Losing the information in a Word document can be frustrating. Microsoft Word features a built-in document repair feature that can help you recover lost information and restore a corrupt file. There are also steps you can take before using this feature that can assist you in recovering your information, and afterward, if Word’s utilities don’t work. The steps below tell you how to recover your information and, if need be, how to repair a Word document.
Back up your document. Even if your file is corrupt, having a backup means you still have a chance to recover the information in it if you should accidentally destroy the file in trying to repair it. Put this backup on a flash drive or other removable media. If you have a previously saved version of the document, you may want to back it up and then open it on the same computer or another computer. If you've made few changes from the previous version to the current one, you may find it easiest to recreate the changes.
Try opening other documents in Word on the same computer. Your document may not be corrupt. If you have trouble opening other Word documents on the same computer, your version of Word may be at fault, not the document.
Look for other copies of your document. If you have a copy of your document on another computer or sent it via email, you may still have a good copy of the document to work with. Look at the date/time stamp for the file if you have it on another computer. If it's the same as the "corrupt" file, but it still opens, you may have a problem with the operating system on the computer with the corrupt file or with the hard drive itself. If you emailed the document recently, check the Sent Items folder of your email program for the email that you attached the document to. You can then download it to a different folder on the computer where you found the corrupt file, or to another computer, to see if Word will open it.
Run the CHKDSK utility. Running CHKDSK lets you check for corruption at the file system level. If there is none, the problem is indeed with your document. If there is, CHKDSK's file system repair may fix your document.
Save the document in a different file format. If you can open the document with your version of Word, saving it in a format such as .rtf (rich-text format) or .txt (ASCII text format) may strip out whatever codes corrupted the file in .doc or .docx format. After opening the converted document, you can then re-save a new version of the document in .doc or .docx format to see if the problem returns. Be aware that .txt format does not support text-formatting features such as bold, italics, and underline. If your document featured extensive formatting, save it in .rtf format to preserve the formatting before re-saving it in .doc or .docx format. Note also that some Word documents may be corrupted in such a way that a file saved in a different file format in Word may not be able to be opened again.
Extract the text with another word processor or text editor program. If you can't open the document in Word, you may still be able to open it with a different word processing program or with a text editor program that reads the .doc or .docx format. Either of these may let you recover the text from your document.

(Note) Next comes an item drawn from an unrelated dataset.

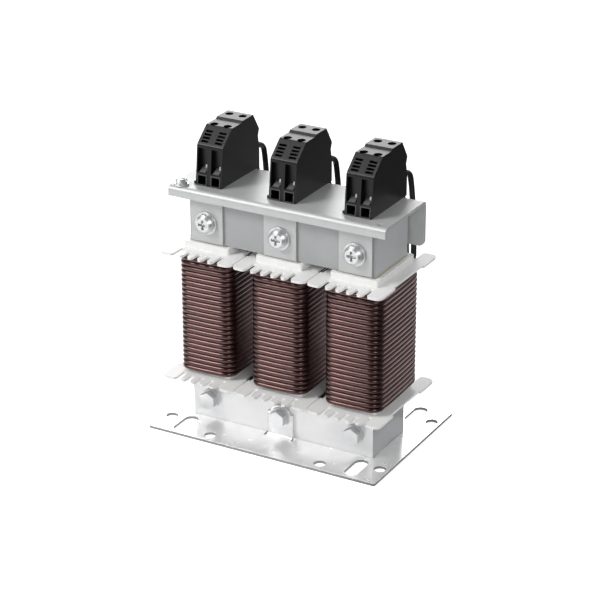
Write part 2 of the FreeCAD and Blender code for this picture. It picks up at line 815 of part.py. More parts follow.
def make_terminal_bracket():
    body = new_body("terminal_bracket")
    profile = new_sketch(body, "fold_section", "YZ_Plane")
    inner = S["bracket_bend"]
    outer = inner + S["bracket_sheet"]
    sheet_front = -S["bracket_front"]
    top = BRACKET_TOP
    lip_bottom = top - S["bracket_lip"]
    flange_bottom = UPPER_BOLT_Z - S["bracket_flange_edge"]
    thick = S["bracket_sheet"]
    outline(
        profile,
        [
            (sheet_front, lip_bottom),
            (sheet_front + thick, lip_bottom),
            (sheet_front + thick, top - outer),
            (sheet_front + outer, top - thick, sheet_front + outer, top - outer, -1),
            (BRACKET_BACK - outer, top - thick),
            (BRACKET_BACK - thick, top - outer, BRACKET_BACK - outer, top - outer, -1),
            (BRACKET_BACK - thick, flange_bottom),
            (BRACKET_BACK, flange_bottom),
            (BRACKET_BACK, top - outer),
            (BRACKET_BACK - outer, top, BRACKET_BACK - outer, top - outer, 1),
            (sheet_front + outer, top),
            (sheet_front, top - outer, sheet_front + outer, top - outer, 1),
        ],
    )
    pad(body, profile, "fold", S["bracket_width"], both_ways=True)

    holes = new_sketch(body, "top_holes_outline", "XY_Plane", top + thick)
    hole_y = sheet_front + S["bracket_hole_front_set"]
    hole_x = S["bracket_width"] / 2 - S["bracket_hole_end_set"]
    round_hole(holes, -hole_x, hole_y, S["earth_bore"])
    round_hole(holes, hole_x, hole_y, S["small_hole_bore"])
    half_x = S["foot_width"] / 2 + S["foot_clearance"]
    half_y = S["foot_length"] / 2 + S["foot_clearance"]
    for side in SIDES.values():
        x = leg_x(side)
        for y in block_feet():
            rectangle(holes, x - half_x, y - half_y, x + half_x, y + half_y)
    pocket(body, holes, "top_holes", thick * 3)

    bolt_holes = new_sketch(body, "bolt_holes_outline", "XZ_Plane")
    for side in SIDES.values():
        round_hole(bolt_holes, leg_x(side), UPPER_BOLT_Z, S["bolt_hole_bore"])
    pocket(body, bolt_holes, "bolt_holes", BRACKET_BACK * 2, both_ways=True)
    doc.recompute()

    corners = body.newObject("PartDesign::Fillet", "flange_corners")
    half = number(S["bracket_width"] / 2)
    low = number(flange_bottom)
    names = []
    for index, edge in enumerate(body.Shape.Edges, start=1):
        middle = edge.CenterOfMass
        along_y = abs(edge.tangentAt(edge.FirstParameter).y) > 0.99
        if along_y and abs(abs(middle.x) - half) < 0.01 and abs(middle.z - low) < 0.01:
            names.append(f"Edge{index}")
    corners.Base = (body.Group[-2], names)
    bind(corners, "Radius", S["bracket_corner"])
    body.Tip = corners
    return body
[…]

Use Word's built-in text converter utility. If your Word document was saved in the older .doc format, you may be able to recover it with Word's "Recover Text from Any File" converter. How you access this utility depends on your version of Word. In Word 2003, select Open from the File menu. In Word 2007, click the Microsoft Office button in the upper left and then select Open from the File menu. In Word 2010, click the File tab and then select Open from the File menu. From the Open dialog in your version of Word, select "Recover Text from Any File" from the Files of type dropdown list and then select the file you wish to convert. Your text will be recovered, but any formatting or graphics will be lost. (Header and footer text will be saved but will appear in the body of the recovered text; the headers and footers themselves will be lost.) After using this utility, reset the Files of type dropdown list to one of the Word document formats to prevent Word from using the recover text utility unnecessarily.
Use Word's Open and Repair feature. This feature repairs (or attempts to repair) Word documents on opening as a matter of course. To use this feature, follow these steps: Choose the Open option for your version of Word as described in the previous step. Select the file you wish to open and repair in the Open dialog. Click the down arrow beside the Open button and select Open and Repair from the menu.
Use a shadow copy of the document. Windows Vista and Windows 7 have the capability to create shadow copies of some documents. You can check to see whether a shadow copy of your Word document exists by right-clicking it and selecting Properties from the popup menu. On the Properties dialog, select the Previous Versions tab and select one of the available versions listed. The Previous Versions tab appears only if your hard drive is NTFS formatted. Before you can use the shadow copy feature, you must first configure it. Be aware that a shadow copy will not be as complete as a backup you created.
Rebuild the file header by taking parts from other Word document file headers. You'll have to open several uncorrupted Word documents with a file editor program to identify the header components. By comparing them with the file header of your corrupt file, you may be able to identify corruption in its file header. You can then replace the corrupt header components with good components from another Word document to fix the file. Use a third-party recovery utility. If neither of Word's recovery features works, you may need to use a third-party recovery application such OfficeRecovery or Ontrack Easy Recovery to repair your Word document. However, if your file is severely corrupted, a third-party utility may not work either. Be aware that some third-party recovery utility programs may come with hefty price tags, depending on how many features they contain.